Proliferation is called in Pali Papunca. It means conceptual proliferation, or thoughts that give birth to other thoughts. One thing after another. After contact between sense organ and sense object produces feeling (good, bad, indifferent), perhaps it’s a bad feeling, this is connected to a memory, and this memory has a thought attached, a story, a summary, related to that bad feeling, so the sense of “I don’t like this” can proliferate to become “I really don’t like this” to “This bad thing keeps happening to me” to “This bad thing is always happening to me.” The thought multiplies and expands. Proliferation is a defense against feeling what is happening right now. All of us crave intimacy but it’s a threat to the story we tell about ourselves. Relationships are the key to yoga, because relationships cut through the stories we tell about ourselves.
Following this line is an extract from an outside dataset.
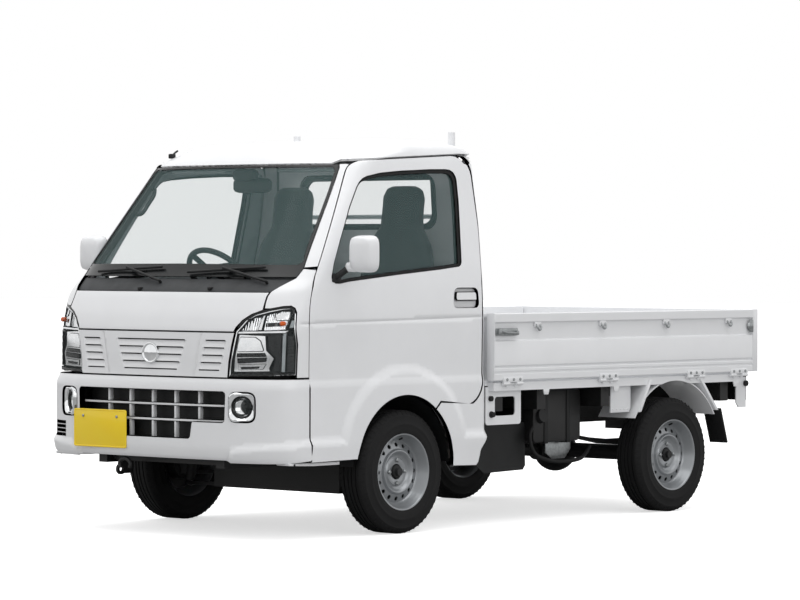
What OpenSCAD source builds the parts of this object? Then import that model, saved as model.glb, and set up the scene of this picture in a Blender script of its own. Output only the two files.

The Buddha argued for a positive psychology. Conditions are changing and therefore outcomes can change. Everything is malleable. We’re not victims of fate, we have a say in what’s being created.

Re-parent

My five-month-old son is learning to be alone. For him that means giggling, drooling, biting his lip, rolling over. The way we come back to ourselves, the way we can be with ourselves when we’re alone, is also a conditioned arising. We’ve internalized the way others have internalized us, the way others allowed us to be with ourselves, offered their loving proximity, conditions our anxiety and creativity. When we meditate all that conditioning comes back again. In this sense, meditation is a re-parenting, we learn how to tolerate strong emotions, we’re learning how to do what our parents couldn’t do and it happens at a level below language.